The pain in the ass jogged up next to her. “I heard you blew away a bad guy this spring. Any of that post-traumatic shit going on with you? You gonna snap on us?”

Thorsson was referring to a case she’d worked the previous May with Garcia. She and her boss had shot the killer dead. “If I snap, Greg, I promise to take you out first.”

When the two agents reached the second floor, Garcia turned around and glared at Thorsson. “Don’t you have someplace you need to be, Agent?”

Thorsson folded his stumpy arms in front of his bowling-ball body. “Sir. I thought Agent Saint Clare needed—”

“Agent Saint Clare doesn’t need a damn thing,” Garcia snapped.

Bernadette stifled a grin.

“Yes, sir,” said Thorsson. He hesitated for a moment, seemingly unsure of where to go, then turned around and thumped down the stairs. He headed for a knot of police officers gathered at the bottom.

Garcia watched Thorsson with a frown and then looked at Bernadette. “Jesus. Did you fly here or what?”

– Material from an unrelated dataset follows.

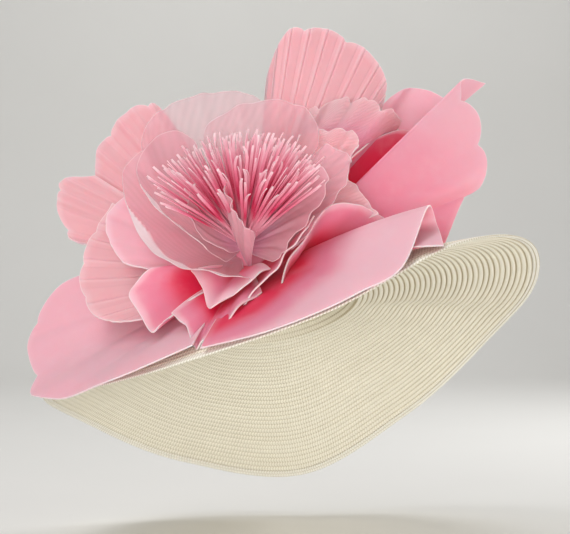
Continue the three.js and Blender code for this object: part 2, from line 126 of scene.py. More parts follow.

She blinked, wondering for a moment if her boss was now taking shots at her, then realized she had indeed made the drive in record time despite the traffic. “How many did Milwaukee send?”

“Thorsson and another guy.”

“So they sent one agent.”

Garcia smiled. “Not bad, Cat.”

She liked that her boss dropped the formalities when they were alone. She smiled and addressed him in kind. “Where are we going, Tony?”